My current headache has been Symantec 10 clients that scan their own definition updates...with Symantec's suggestion of "please update to a newer version to fix"...
Cause you know, clients LOVE to pay for new stuff, especially magical licenses.
We've been using SonicWALLs and have been transitioning to pfSense, it's just this one client that has the Cisco. And I just got word that our new, very large client has Cisco infrastructure as well.
And now that I've been wrestling with this thing all week, I'm pretty much the 'Cisco guy'
I ended up resetting the thing to factory defaults, but still can't get into it via SDM. Gives me a general 'check your IP address, check your firewall, check if it's a valid image' message.
on the bright side at least that's sure to come in handy down the road since the vast majority of the market uses cisco ;-)

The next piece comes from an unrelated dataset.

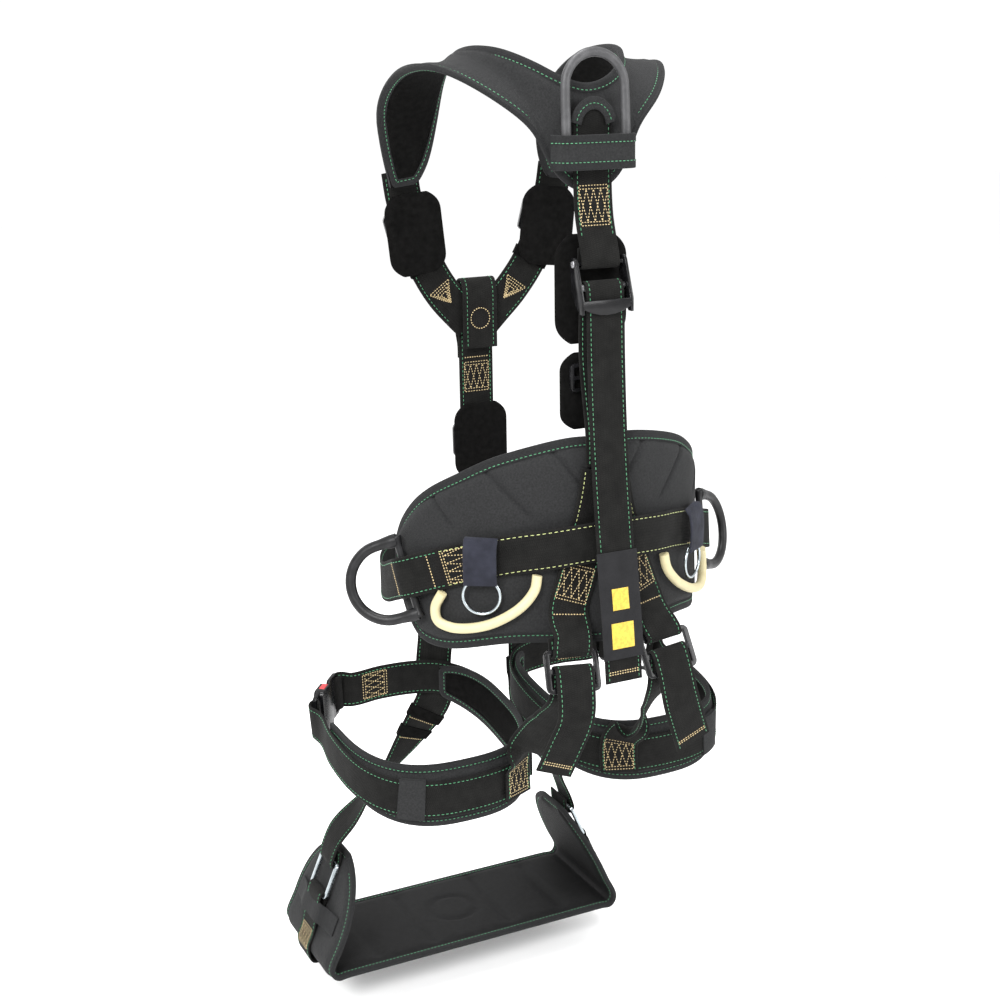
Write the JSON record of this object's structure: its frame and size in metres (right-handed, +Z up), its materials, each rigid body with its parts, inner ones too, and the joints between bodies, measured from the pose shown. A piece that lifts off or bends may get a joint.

Now if you had told me that three days ago I could've fixed it. Instead I get angrily attacked by my boss because people have been complaining all week of it being slow. Slow. The first time I actually heard of it was today when they were like "so what's going on with everything being slow?" And I go "uh what?"
bowen on
not a doctor, not a lawyer, examples I use may not be fully researched so don't take out of context plz, don't @ me
It took me all of 10 minutes to fix the problem that was causing the slowdown. So instead of telling me right away and me fixing it in the same day, they decided to wait a week and complain to the boss.
Thanks, that's really swell of you.
bowen on
not a doctor, not a lawyer, examples I use may not be fully researched so don't take out of context plz, don't @ me
You just need a helpdesk email that they can send ALL their problems too, including running out of staples, cause thats IT's job...
Ticket based IT is easier to manage, but some users don't seem to get what all IT does...
My favorite ticket of all time was the mailroom clerk whose job description apparently also included inspecting the bank every week. We got a gem that indicated the ceiling fan in the lobby was dirty and needed to be cleaned "because it's very unsightly when customers are nearby."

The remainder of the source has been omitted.